Competition and scale advantages
The custodian market is heavily concentrated. The largest three — JPMorgan, BNY Mellon, and State Street — control the vast majority of assets under custody globally. Smaller players exist but are niche or regional. The barriers to entry are high: building custody systems requires massive capital investment, regulatory approval, and the trust of institutional clients who are loath to move trillions of assets based on promises from an unproven player. This creates a winner-take-most dynamic where scale drives margins (more assets spread over fixed infrastructure costs) and switching costs are real (clients avoid the operational nightmare of moving custody).
Competition within the Big Three is real but constrained by capacity. All three are profitable and well-capitalized, and none can easily gain major market share from the others. Smaller regional banks and fintech startups have nibbled at the edges, but the core custody business remains an incumbent stronghold.
Technology investment and risk
State Street has faced pressure in recent years to modernize its technology infrastructure. Some of its core systems date back decades, and there is ongoing risk that aging technology could cause operational failures or make the company vulnerable to new, more agile competitors. The company has invested billions in technology modernization, but large-scale software projects in regulated finance are inherently slow and risky.
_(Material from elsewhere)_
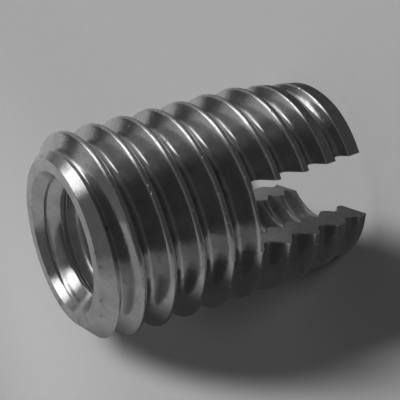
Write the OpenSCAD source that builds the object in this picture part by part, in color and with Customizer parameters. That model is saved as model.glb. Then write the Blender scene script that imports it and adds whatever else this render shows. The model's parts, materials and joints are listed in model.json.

Understanding State Street as an investment
State Street’s earnings are tied to financial-market conditions and asset values. The annual 10-K (SEC CIK 0000093751) details revenue by segment and explains the regulatory capital requirements that constrain how much capital the company can return to shareholders. Watch the quarterly figures for assets under custody and administration — growth or shrinkage is the leading indicator of future revenue. Compare net revenue per average asset under custody to prior years and to peers; pressure here signals either market share loss or a shift toward lower-margin business. Monitor the expense-to-revenue ratio; widening gaps suggest structural margin pressure. In bull markets, State Street is likely to show strong earnings growth; in downturns, earnings can contract sharply. The dividend is historically reliable, though it is at risk in severe downturns when regulators require banks to preserve capital. Like all stocks, State Street shares trade at market prices set by investors’ appetite for financial-sector exposure and economic outlook.